In standard Bayesian parametric inference we consider a probability space \( (S\times \Theta ,\mathcal {B}_{n+k},P)\), where S is a Borel set in \(\mathbb {R} ^{n}\), \(\Theta \) is a (generalized) interval in \(\mathbb {R}^{k}\), \(\mathcal {B} _{n+k}\) is the Borel \(\sigma \)-algebra on \(S\times \Theta \) and P is a (\( \sigma \)-additive) probability measure. Here S is interpreted as the sample space where the response vector Y takes values and \(\Theta \) as the parameter space, each parameter \(\theta \) determining a probability distribution for Y. Recall that the marginal distributions \( P_{Y}\) and \(P_{\theta }\) are defined by \(P_{Y}(A){:=}P(A\times \Theta )\), \( P_{\theta }(B){:=}P(S\times B)\) for the corresponding Borelian sets A in S and B in \(\Theta \). In accordance to practice (see [4] and [3]; note that improper prior distributions are not being considered) we assume that in the parametric case \(P_{\theta }\) is non-atomic. We shall refer to \((S\times \Theta ,\mathcal {B}_{n+k},P)\) as the Bayesian parametric model.

For proofs of the following proposition see [1] or [5].

Proposition 8

Any atom of a Borel measure on a second countable Hausdorff space includes a singleton of positive measure.

Our last result is now immediate.

Proposition 9

Let \((S\times \Theta ,\mathcal {B}_{n+k},P)\) be the Bayesian parametric model.
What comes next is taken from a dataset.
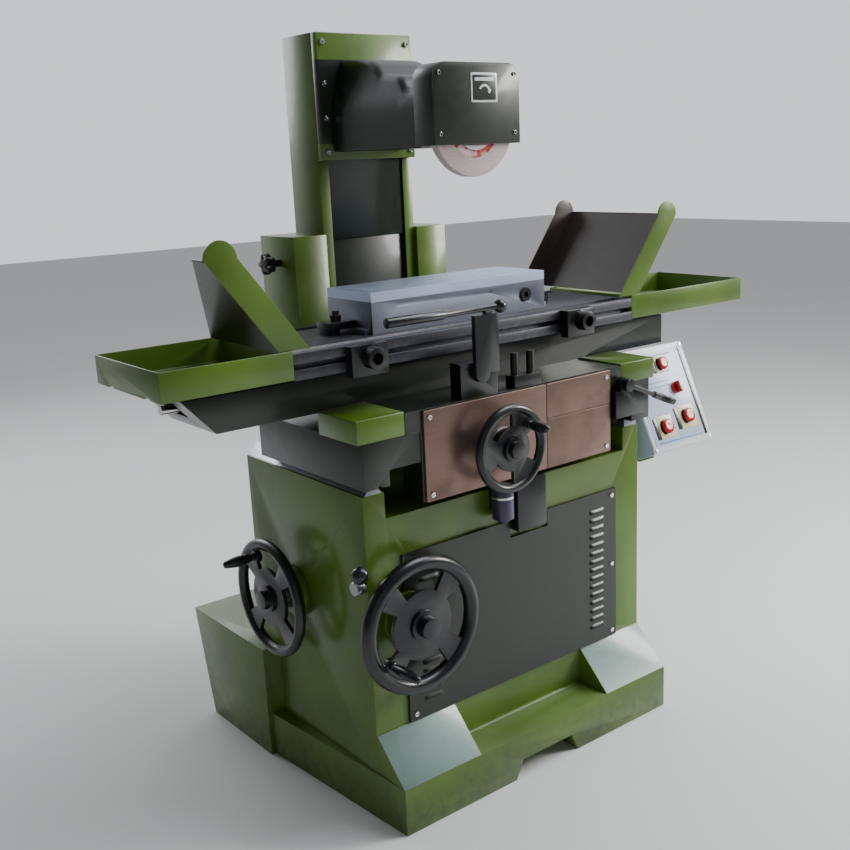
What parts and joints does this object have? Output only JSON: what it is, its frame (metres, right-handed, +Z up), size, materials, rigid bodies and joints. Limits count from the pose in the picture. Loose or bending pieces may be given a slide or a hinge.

Then P is non-atomic.

Proof

By Proposition 8, if P had an atom, then it would include a singleton of positive measure, which contradicts that \(P_{\theta }\) is non-atomic.

If the Bayesian parametric model is considered as a valid formulation of a statistical problem (essentially, if \(S\times \Theta \) can be given a joint probability distribution), we conclude (taking (A.A) for granted) from Theorem 7 and Proposition  9 that (H.2) follows, and thus Bayes’ formula for the posterior distribution can be applied (provided that the measure-theoretic hypotheses for the suitable representation of the probability distributions hold; see for instance [6]).